#### EXERCISE DETAILS
In the listing below, find every line with the string "axes" and pull it out.
— Start DATA —
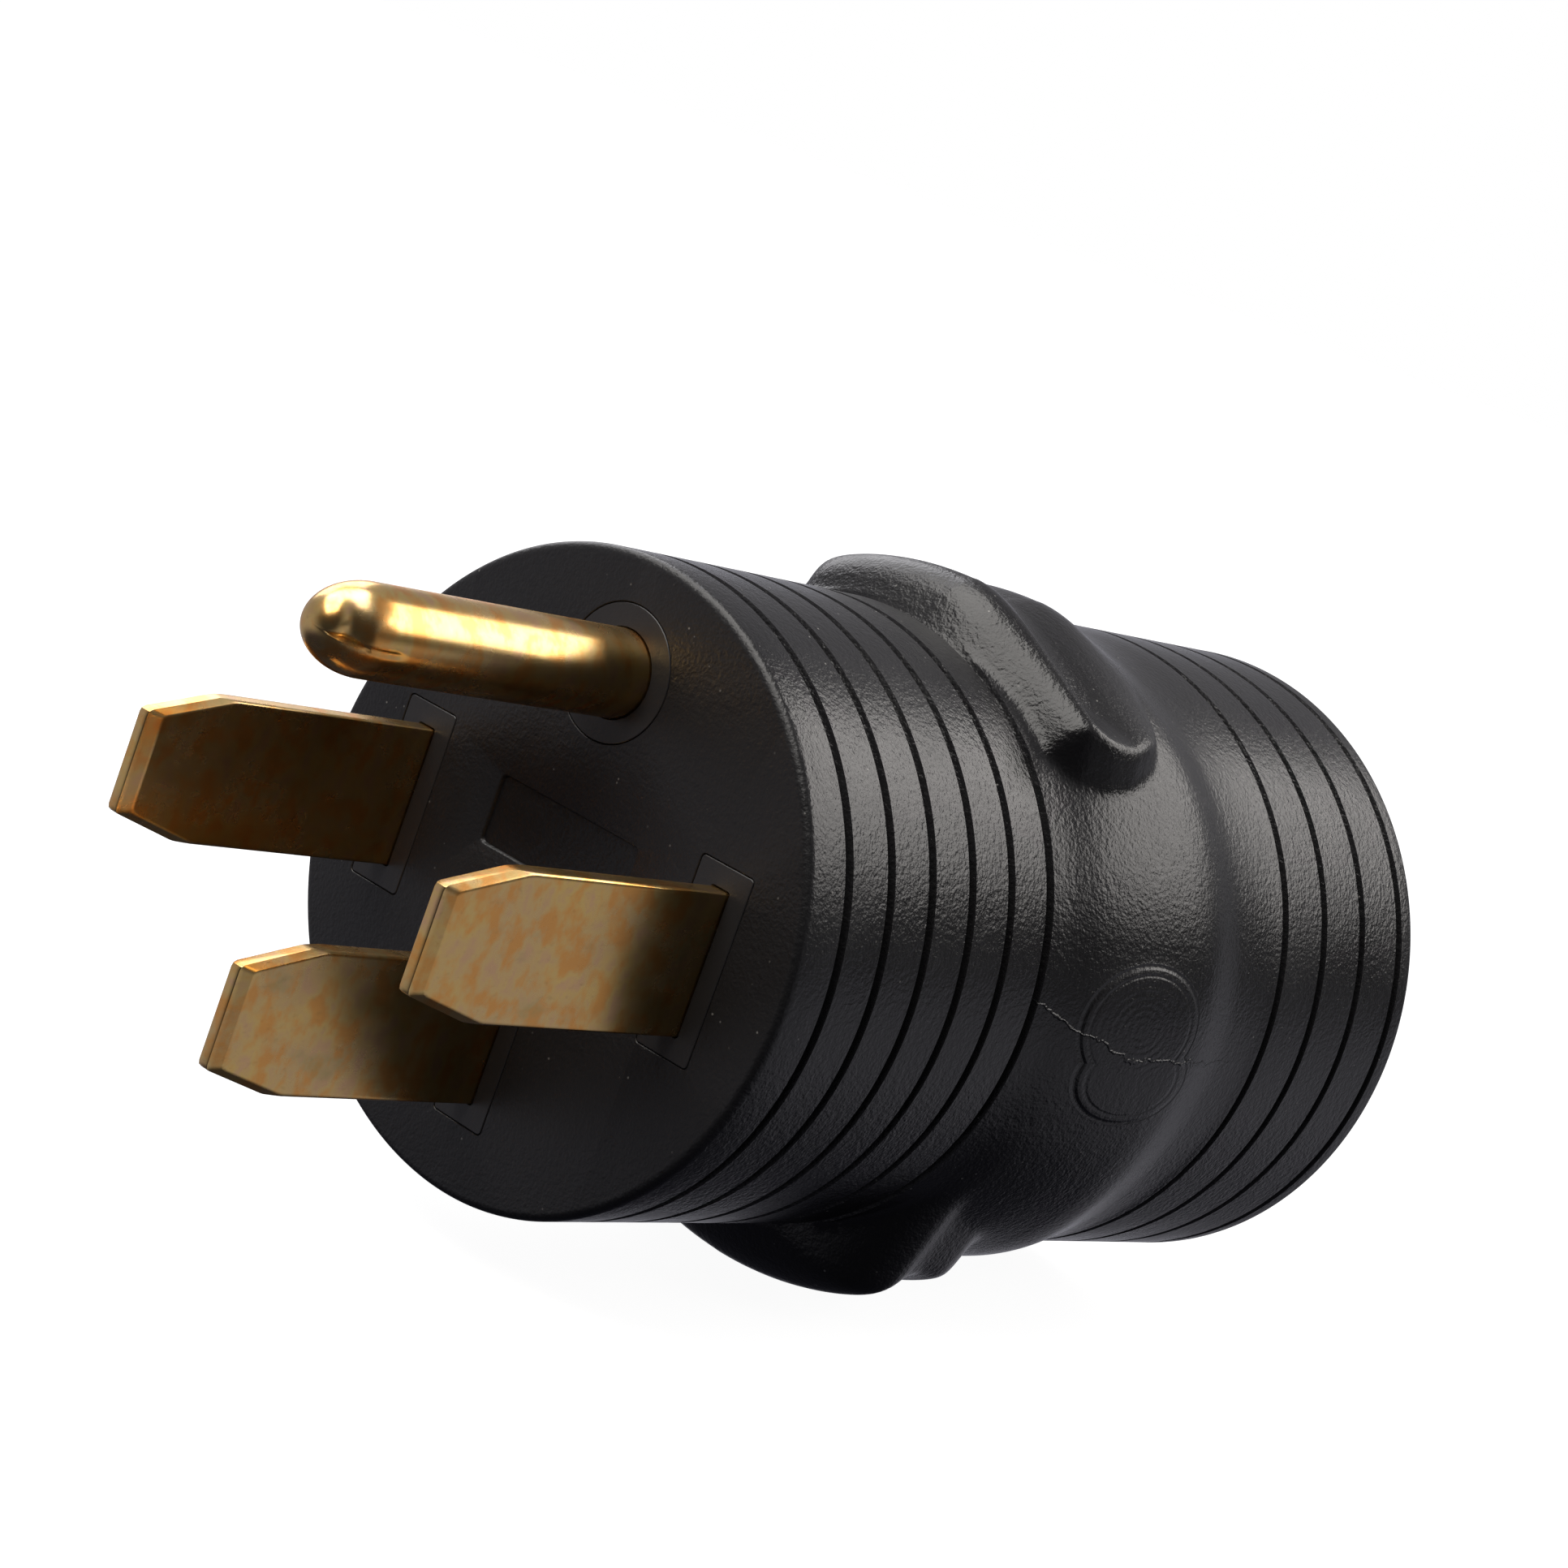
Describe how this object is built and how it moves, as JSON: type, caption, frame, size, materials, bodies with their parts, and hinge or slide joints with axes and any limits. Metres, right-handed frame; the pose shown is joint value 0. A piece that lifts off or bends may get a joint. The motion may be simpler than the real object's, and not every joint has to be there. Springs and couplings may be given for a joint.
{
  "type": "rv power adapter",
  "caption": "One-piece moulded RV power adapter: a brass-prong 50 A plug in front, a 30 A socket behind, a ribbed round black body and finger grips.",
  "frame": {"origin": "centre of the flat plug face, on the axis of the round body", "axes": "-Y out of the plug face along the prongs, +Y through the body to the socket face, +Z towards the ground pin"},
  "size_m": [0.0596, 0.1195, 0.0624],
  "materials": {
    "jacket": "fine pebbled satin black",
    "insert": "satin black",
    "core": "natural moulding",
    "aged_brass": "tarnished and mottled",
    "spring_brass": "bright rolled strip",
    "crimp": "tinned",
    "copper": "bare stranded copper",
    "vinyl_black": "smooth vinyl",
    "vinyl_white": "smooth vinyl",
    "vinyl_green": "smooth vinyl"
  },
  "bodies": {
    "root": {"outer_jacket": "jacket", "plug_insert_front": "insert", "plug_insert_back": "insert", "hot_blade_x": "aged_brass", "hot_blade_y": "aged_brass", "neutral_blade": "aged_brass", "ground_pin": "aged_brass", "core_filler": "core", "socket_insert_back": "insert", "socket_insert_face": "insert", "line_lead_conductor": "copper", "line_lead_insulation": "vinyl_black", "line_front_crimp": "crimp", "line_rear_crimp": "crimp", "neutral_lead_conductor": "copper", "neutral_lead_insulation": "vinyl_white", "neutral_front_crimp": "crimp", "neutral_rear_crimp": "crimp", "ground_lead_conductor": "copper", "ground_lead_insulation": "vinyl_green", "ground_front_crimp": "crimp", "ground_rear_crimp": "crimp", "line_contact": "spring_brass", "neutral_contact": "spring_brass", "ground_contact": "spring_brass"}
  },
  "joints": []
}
— End DATA —
#### RESULT FOR THIS EXERCISE
Describe how this object is built and how it moves, as JSON: type, caption, frame, size, materials, bodies with their parts, and hinge or slide joints with axes and any limits. Metres, right-handed frame; the pose shown is joint value 0. A piece that lifts off or bends may get a joint. The motion may be simpler than the real object's, and not every joint has to be there. Springs and couplings may be given for a joint.
  "frame": {"origin": "centre of the flat plug face, on the axis of the round body", "axes": "-Y out of the plug face along the prongs, +Y through the body to the socket face, +Z towards the ground pin"},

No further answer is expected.